Performance Guarantees for Quantum Neural Estimation of Entropies
Sreejith Sreekumar, Ziv Goldfeld, Mark M. Wilde
TL;DR
The paper develops a theoretical foundation for quantum neural estimators (QNE) to estimate measured relative entropies and their Rényi variants from quantum samples. It presents non-asymptotic risk bounds and sub-Gaussian concentration results, with copy complexity bounds that depend on the classical-quantum circuit parameters and system dimension, and improves dimension dependence under permutation invariance via Schur-Weyl duality. The framework integrates neural network approximation of eigenvalues with PQC-driven eigenvectors, under assumptions on covering entropies and embedding schemes, and explicit results for shallow and deep networks. This work provides principled guidance for hyperparameter tuning and delineates regimes where QNE is minimax-optimal in $n$ and where symmetry can dramatically reduce resource demands, thereby informing practical deployment in quantum entropy estimation tasks.
Abstract
Estimating quantum entropies and divergences is an important problem in quantum physics, information theory, and machine learning. Quantum neural estimators (QNEs), which utilize a hybrid classical-quantum architecture, have recently emerged as an appealing computational framework for estimating these measures. Such estimators combine classical neural networks with parametrized quantum circuits, and their deployment typically entails tedious tuning of hyperparameters controlling the sample size, network architecture, and circuit topology. This work initiates the study of formal guarantees for QNEs of measured (Rényi) relative entropies in the form of non-asymptotic error risk bounds. We further establish exponential tail bounds showing that the error is sub-Gaussian, and thus sharply concentrates about the ground truth value.
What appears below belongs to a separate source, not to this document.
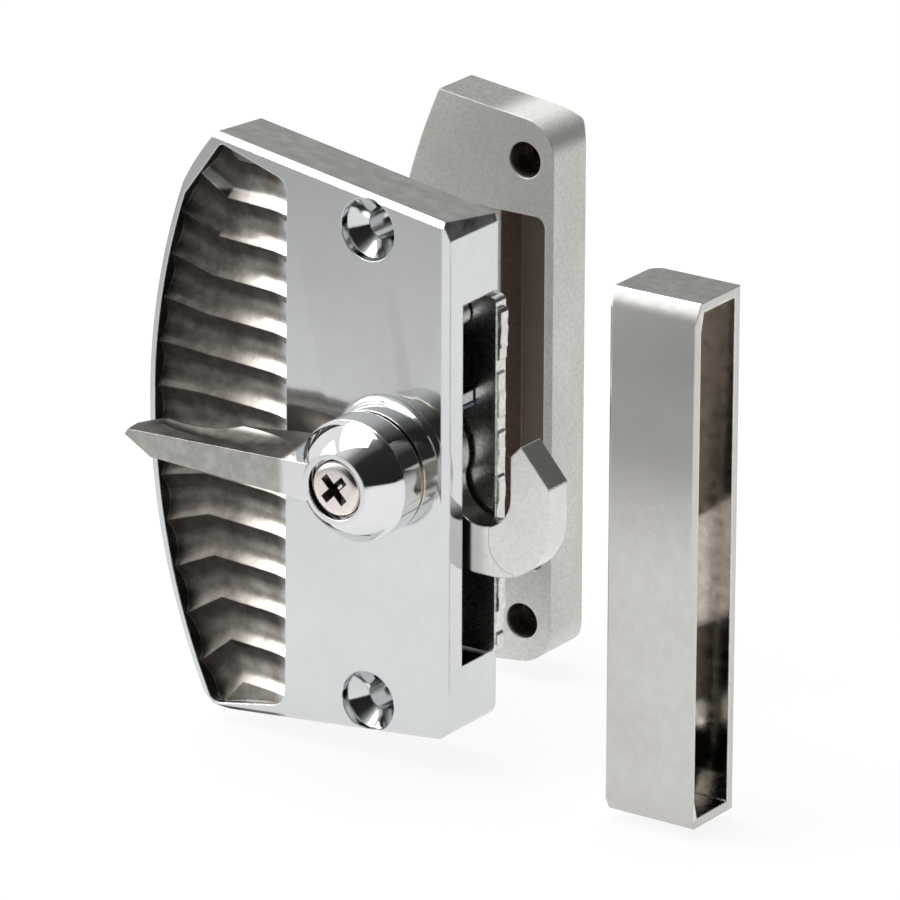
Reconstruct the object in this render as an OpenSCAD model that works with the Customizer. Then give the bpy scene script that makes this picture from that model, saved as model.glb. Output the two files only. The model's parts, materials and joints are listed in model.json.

For an appropriate sub-class of density operator pairs on a space of dimension $d$ with bounded Thompson metric, our theory establishes a copy complexity of $O(|Θ(\mathcal{U})|d/ε^2)$ for QNE with a quantum circuit parameter set $Θ(\mathcal{U})$, which has minimax optimal dependence on the accuracy $ε$. Additionally, if the density operator pairs are permutation invariant, we improve the dimension dependence above to $O(|Θ(\mathcal{U})|\mathrm{polylog}(d)/ε^2)$. Our theory aims to facilitate principled implementation of QNEs for measured relative entropies and guide hyperparameter tuning in practice.